-- Given problem --
Below are some records; quote exactly the lines from the one that contains "is the bevel" through the one that contains "Vector(map(max, high, point))", inclusive, and no others.

Entries with model source code:
============
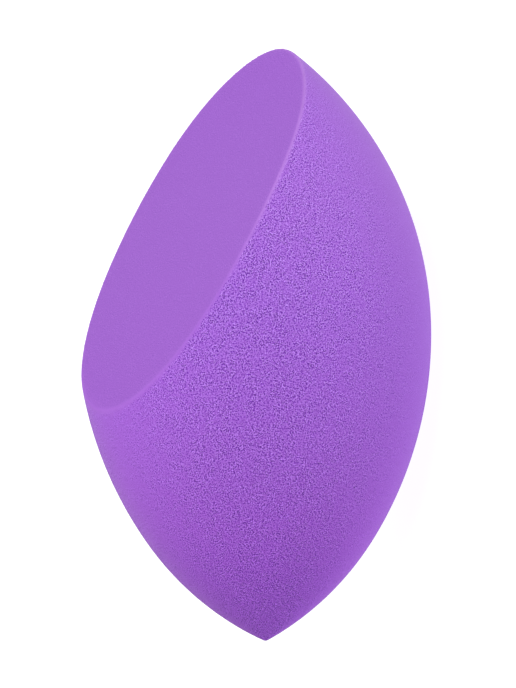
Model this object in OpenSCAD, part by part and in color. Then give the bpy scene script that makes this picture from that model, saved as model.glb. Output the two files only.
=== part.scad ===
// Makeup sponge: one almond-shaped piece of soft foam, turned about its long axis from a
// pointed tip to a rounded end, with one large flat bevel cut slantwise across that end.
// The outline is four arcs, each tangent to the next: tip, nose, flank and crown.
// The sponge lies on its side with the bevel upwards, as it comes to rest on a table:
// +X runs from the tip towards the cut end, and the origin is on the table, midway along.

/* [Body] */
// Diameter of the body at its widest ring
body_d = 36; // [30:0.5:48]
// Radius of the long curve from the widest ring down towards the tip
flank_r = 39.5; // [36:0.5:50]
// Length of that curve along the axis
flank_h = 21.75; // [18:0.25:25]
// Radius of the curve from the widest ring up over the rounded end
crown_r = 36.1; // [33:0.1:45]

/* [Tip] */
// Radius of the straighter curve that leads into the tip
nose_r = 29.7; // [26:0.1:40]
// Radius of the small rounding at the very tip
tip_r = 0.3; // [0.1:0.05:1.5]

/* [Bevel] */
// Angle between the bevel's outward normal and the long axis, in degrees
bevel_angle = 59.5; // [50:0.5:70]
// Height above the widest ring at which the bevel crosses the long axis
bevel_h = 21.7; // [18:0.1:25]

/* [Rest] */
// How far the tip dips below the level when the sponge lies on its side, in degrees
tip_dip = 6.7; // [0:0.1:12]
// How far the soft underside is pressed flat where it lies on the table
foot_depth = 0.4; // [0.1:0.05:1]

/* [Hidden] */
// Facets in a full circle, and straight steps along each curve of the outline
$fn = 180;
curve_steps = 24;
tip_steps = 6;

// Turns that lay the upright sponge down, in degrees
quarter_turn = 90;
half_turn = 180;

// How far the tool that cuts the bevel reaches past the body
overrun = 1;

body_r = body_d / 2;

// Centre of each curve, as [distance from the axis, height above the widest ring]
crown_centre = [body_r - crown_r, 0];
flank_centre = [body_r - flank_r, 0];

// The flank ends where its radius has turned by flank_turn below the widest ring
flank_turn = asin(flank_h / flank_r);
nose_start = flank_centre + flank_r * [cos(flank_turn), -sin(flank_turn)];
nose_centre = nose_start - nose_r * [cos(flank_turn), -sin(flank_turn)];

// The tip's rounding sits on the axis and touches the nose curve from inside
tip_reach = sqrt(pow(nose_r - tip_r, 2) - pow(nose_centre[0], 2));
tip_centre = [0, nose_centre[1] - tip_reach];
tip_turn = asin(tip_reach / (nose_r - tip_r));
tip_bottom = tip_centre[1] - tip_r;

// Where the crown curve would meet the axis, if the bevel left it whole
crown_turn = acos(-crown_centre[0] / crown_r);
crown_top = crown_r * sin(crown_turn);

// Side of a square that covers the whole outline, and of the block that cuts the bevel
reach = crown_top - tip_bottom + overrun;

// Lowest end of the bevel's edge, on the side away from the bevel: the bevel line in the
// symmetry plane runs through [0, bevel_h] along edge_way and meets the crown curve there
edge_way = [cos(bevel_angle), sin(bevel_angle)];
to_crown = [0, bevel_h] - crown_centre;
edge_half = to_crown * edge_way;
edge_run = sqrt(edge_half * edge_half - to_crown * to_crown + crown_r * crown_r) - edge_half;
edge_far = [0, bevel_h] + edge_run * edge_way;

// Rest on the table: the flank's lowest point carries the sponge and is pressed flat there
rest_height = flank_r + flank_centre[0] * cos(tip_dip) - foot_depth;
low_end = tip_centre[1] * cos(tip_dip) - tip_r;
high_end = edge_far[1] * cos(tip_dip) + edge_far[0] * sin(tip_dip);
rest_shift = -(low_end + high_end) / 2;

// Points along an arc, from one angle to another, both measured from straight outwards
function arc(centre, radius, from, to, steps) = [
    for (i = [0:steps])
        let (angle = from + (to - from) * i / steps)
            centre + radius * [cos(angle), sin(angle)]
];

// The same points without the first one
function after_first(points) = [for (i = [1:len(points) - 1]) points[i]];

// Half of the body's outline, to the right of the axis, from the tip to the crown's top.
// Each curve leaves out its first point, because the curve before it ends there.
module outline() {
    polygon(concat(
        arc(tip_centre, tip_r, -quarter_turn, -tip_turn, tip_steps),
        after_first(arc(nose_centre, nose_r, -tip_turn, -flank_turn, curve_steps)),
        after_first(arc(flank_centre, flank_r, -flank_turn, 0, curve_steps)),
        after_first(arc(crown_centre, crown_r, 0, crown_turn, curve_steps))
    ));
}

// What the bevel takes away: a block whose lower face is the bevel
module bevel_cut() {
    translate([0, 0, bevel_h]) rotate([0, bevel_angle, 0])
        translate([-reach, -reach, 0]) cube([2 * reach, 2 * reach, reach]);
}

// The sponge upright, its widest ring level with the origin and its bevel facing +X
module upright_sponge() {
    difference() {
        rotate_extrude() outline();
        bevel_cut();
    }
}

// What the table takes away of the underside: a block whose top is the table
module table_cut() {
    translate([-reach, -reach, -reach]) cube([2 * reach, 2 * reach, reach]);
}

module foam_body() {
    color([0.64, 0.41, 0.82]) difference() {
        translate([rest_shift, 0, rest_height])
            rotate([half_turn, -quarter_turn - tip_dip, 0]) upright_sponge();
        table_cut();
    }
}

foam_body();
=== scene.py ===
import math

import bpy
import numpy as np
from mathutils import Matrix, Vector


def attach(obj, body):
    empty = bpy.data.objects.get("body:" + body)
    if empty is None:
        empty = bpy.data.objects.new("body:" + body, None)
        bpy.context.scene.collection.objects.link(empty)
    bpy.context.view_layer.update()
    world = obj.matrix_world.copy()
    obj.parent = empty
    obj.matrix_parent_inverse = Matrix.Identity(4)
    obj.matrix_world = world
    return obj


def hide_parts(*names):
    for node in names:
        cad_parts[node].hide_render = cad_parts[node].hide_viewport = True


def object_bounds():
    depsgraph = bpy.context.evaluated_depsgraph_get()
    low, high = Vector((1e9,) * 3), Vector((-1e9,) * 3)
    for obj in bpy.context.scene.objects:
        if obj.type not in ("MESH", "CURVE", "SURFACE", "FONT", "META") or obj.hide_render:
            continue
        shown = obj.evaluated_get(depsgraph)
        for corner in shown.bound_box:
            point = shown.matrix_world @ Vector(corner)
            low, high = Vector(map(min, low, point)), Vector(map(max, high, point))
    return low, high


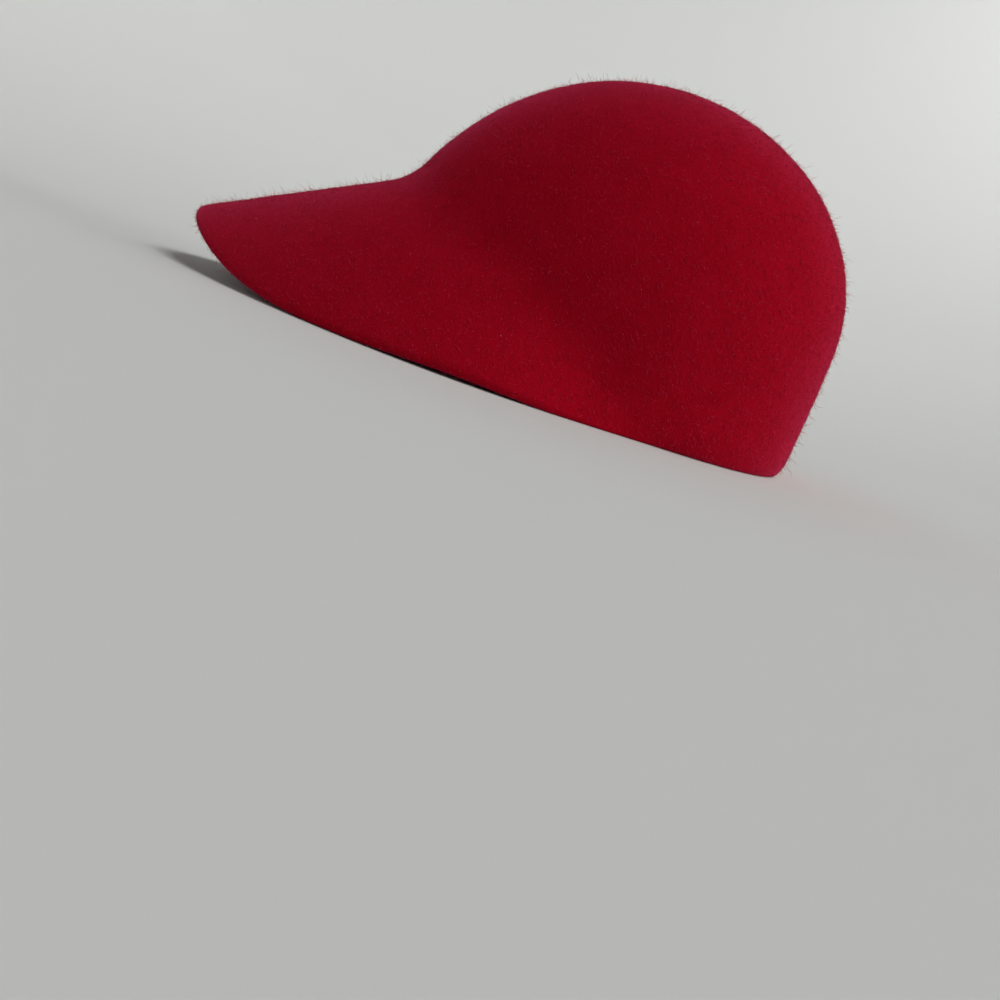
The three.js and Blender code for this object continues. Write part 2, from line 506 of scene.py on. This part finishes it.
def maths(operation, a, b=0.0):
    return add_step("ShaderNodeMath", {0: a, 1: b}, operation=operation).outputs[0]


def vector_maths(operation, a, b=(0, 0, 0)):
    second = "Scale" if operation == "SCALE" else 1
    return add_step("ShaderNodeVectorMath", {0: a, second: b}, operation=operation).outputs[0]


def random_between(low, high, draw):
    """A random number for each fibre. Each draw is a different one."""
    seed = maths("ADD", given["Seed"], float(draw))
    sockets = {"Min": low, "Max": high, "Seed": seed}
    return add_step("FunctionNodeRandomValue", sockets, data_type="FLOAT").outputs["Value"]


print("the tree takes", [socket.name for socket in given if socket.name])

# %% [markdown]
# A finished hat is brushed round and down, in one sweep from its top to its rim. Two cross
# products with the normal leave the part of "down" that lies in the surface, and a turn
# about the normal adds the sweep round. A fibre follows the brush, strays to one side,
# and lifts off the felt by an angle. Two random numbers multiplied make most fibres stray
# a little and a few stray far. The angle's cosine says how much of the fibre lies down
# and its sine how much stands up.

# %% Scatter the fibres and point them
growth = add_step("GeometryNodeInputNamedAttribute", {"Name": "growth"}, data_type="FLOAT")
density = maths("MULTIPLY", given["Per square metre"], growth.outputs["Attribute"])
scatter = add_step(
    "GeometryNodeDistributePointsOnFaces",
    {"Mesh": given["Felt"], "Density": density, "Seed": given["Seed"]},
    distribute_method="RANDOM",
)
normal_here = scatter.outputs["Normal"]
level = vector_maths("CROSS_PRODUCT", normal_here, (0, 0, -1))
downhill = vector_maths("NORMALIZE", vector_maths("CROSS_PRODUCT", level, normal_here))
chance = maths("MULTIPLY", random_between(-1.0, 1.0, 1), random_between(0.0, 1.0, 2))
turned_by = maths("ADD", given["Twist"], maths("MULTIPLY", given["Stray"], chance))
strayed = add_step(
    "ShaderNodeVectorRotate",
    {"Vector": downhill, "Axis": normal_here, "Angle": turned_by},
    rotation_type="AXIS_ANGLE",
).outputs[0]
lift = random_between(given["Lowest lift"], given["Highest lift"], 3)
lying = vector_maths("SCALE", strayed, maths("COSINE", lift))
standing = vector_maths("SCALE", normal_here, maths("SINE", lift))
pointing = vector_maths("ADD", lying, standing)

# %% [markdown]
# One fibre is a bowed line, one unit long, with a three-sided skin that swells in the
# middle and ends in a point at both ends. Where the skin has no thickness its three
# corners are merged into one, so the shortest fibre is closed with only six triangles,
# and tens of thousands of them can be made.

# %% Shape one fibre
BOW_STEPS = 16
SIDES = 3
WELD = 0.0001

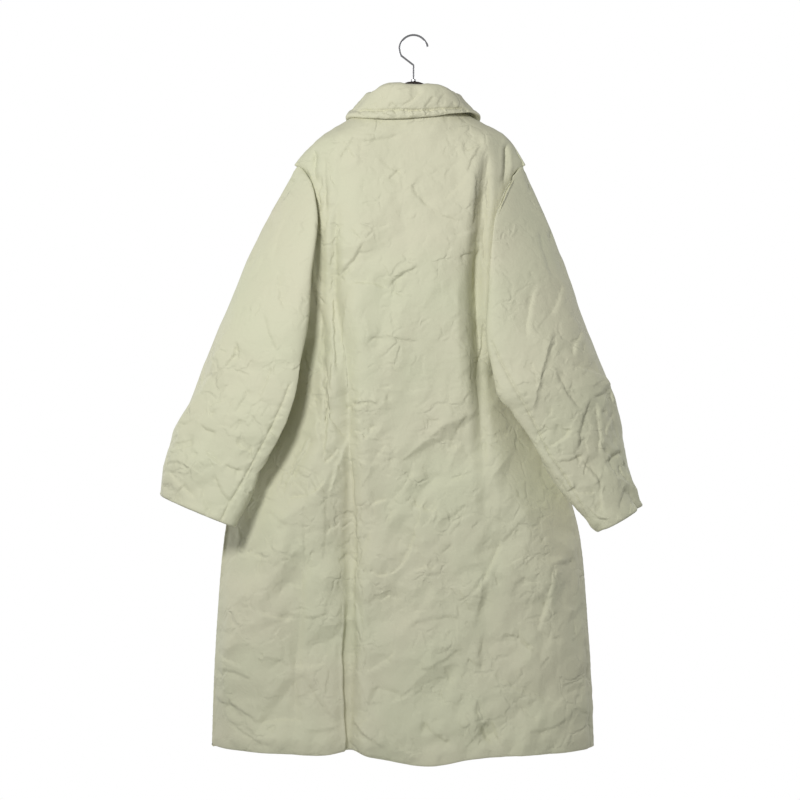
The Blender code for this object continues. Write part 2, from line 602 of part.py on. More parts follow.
============
-- Reply to the exercise --
// What the bevel takes away: a block whose lower face is the bevel
module bevel_cut() {
    translate([0, 0, bevel_h]) rotate([0, bevel_angle, 0])
        translate([-reach, -reach, 0]) cube([2 * reach, 2 * reach, reach]);
}

// The sponge upright, its widest ring level with the origin and its bevel facing +X
module upright_sponge() {
    difference() {
        rotate_extrude() outline();
        bevel_cut();
    }
}

// What the table takes away of the underside: a block whose top is the table
module table_cut() {
    translate([-reach, -reach, -reach]) cube([2 * reach, 2 * reach, reach]);
}

module foam_body() {
    color([0.64, 0.41, 0.82]) difference() {
        translate([rest_shift, 0, rest_height])
            rotate([half_turn, -quarter_turn - tip_dip, 0]) upright_sponge();
        table_cut();
    }
}

foam_body();
=== scene.py ===
import math

import bpy
import numpy as np
from mathutils import Matrix, Vector


def attach(obj, body):
    empty = bpy.data.objects.get("body:" + body)
    if empty is None:
        empty = bpy.data.objects.new("body:" + body, None)
        bpy.context.scene.collection.objects.link(empty)
    bpy.context.view_layer.update()
    world = obj.matrix_world.copy()
    obj.parent = empty
    obj.matrix_parent_inverse = Matrix.Identity(4)
    obj.matrix_world = world
    return obj


def hide_parts(*names):
    for node in names:
        cad_parts[node].hide_render = cad_parts[node].hide_viewport = True


def object_bounds():
    depsgraph = bpy.context.evaluated_depsgraph_get()
    low, high = Vector((1e9,) * 3), Vector((-1e9,) * 3)
    for obj in bpy.context.scene.objects:
        if obj.type not in ("MESH", "CURVE", "SURFACE", "FONT", "META") or obj.hide_render:
            continue
        shown = obj.evaluated_get(depsgraph)
        for corner in shown.bound_box:
            point = shown.matrix_world @ Vector(corner)
            low, high = Vector(map(min, low, point)), Vector(map(max, high, point))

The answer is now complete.